Today, he continues to turn cast-offs into art. His entire living room is a work in progress. All the furniture, all the fixin's - "all scrounged," he says proudly.
All inspired by Pee Wee's Playhouse.
Mirror scraps form a mosaic on the floor. Holographic snowflakes dance on the ceiling. The couch is wrapped with silk flowers from a cemetery.
In the corner, a cardboard cutout of a man with long hair and a steel stomach emerges from a potted plant.
"I use to call it gay trailer trash on acid," says Starnes, who is openly gay.
But seriously, he adds, "You get this eclectic look you can't possibly get at Rooms To Go."
Starnes wants his roses to be one-of-a-kind, too.
He started growing them in the late 1980s, then used them in his landscape business. But he wasn't "psycho" about them, he says.
But then, about a decade ago, a good friend killed herself.
"About a year later is when I noticed that roses had become absolutely pivotal in my life," he says. Later he learned that Old World aromatherapists prescribed the smell of roses as a balm for grief.
Now, in early spring and mid-fall, thousands of roses bloom in Starnes' yard.
Starnes has developed several varieties that are sold commercially, though none are big sellers yet.
One is the color of an apricot, and a climber to boot.
Another is so red and luscious, he wanted to call it Ruby Voodoo. But women friends told him Four Inch Heels would be more fitting.
"They said, "John, it's got to be sexual,"' he recalls. "It's an unbelievably globular, dark, sultry, ox-blood red magenta thing. So inviting."

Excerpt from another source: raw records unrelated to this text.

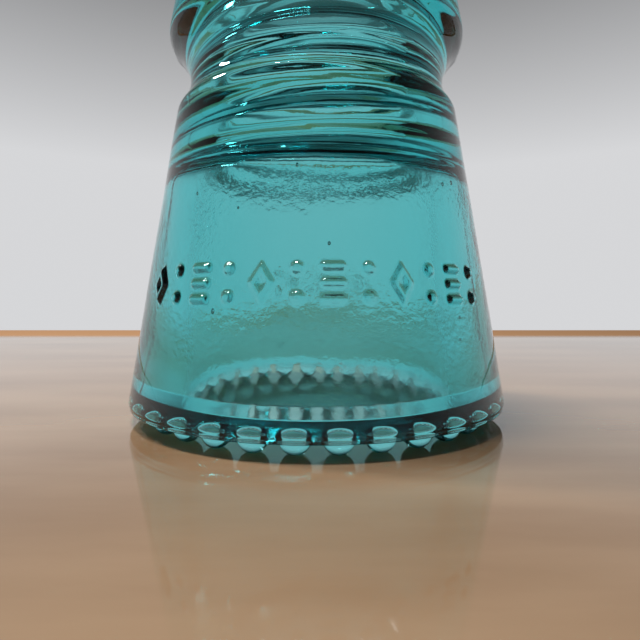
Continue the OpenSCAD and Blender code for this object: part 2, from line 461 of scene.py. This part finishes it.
class Casting:
    """The glass casting: its half section, its relief and its closed mesh."""

    coarse = 192
    plain = 384
    fine = 768
    side_steps = 6
    cell_share = 1.12
    band_share = 0.62
    pinhole_edge = 0.45 * MM
    end_step = 1.6 * MM
    seeds = 26

    def __init__(self, sizes: Sizes) -> None:
        """Keep the sizes and start an empty mesh."""
        self.sizes = sizes
        self.relief = Relief(sizes)
        self.points: list[np.ndarray] = []
        self.inside: list[float] = []
        self.faces: list[tuple[int, ...]] = []

    # The half section -----------------------------------------------------------------

    def skirt_line(self) -> tuple[np.ndarray, np.ndarray, float]:
        """Work out the skirt's straight side.

        Returns:
            The centre of the rim's rounding, the side's outward normal, and the side's
            distance from the origin along that normal.
        """
        s = self.sizes
        rim_c = np.array((s.skirt_r - s.rim_round, s.drip_h + s.rim_round))
        skirt_n = unit(math.atan(s.skirt_taper))
        return rim_c, skirt_n, float(skirt_n @ rim_c) + s.rim_round

    def skirt_x(self, z: float) -> float:
        """Give the radius of the skirt's side at a height."""
        _, skirt_n, skirt_k = self.skirt_line()
        return (skirt_k - skirt_n[1] * z) / skirt_n[0]

    def lip_r(self) -> float:
        """Give the cavity's radius at the lip."""
        return self.skirt_x(self.sizes.lip_z) - self.sizes.lip_wall

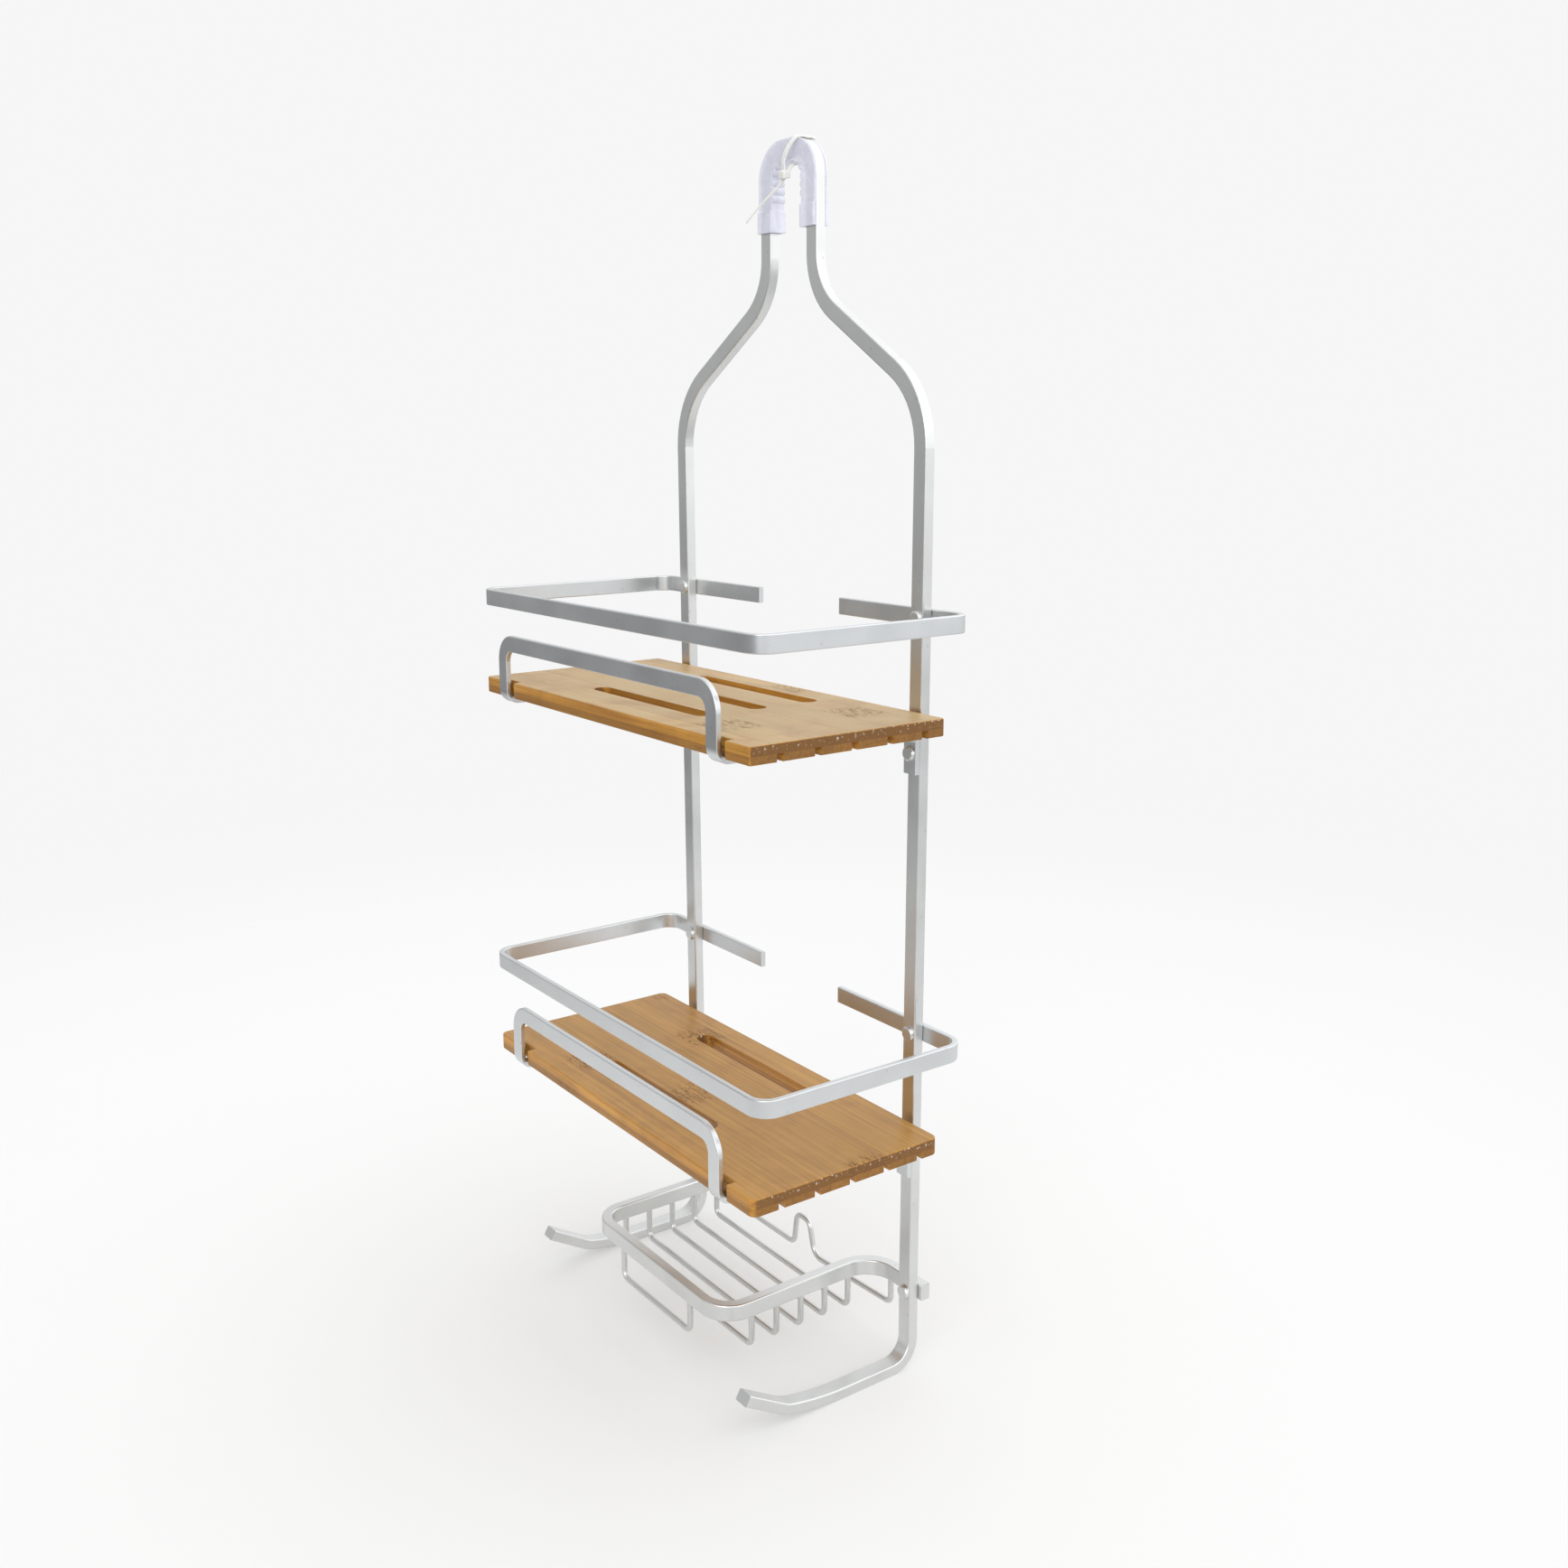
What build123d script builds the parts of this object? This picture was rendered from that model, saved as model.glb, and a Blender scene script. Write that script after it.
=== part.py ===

Starnes' mission is to breed roses that "love Florida instead of just tolerate it."
The ones that like Florida have limited colors and fragrances, and even the more vibrant varieties aren't good climbers, he says. He wants roses that will do it all.
He envisions them sprouting freely in Tampa's poorest neighborhoods.
"If I score," he says about his project, "I could end up well off some day."
He means money, not riches.
He figures he'll aways forage for hidden treasures. And sniff the ones in bloom.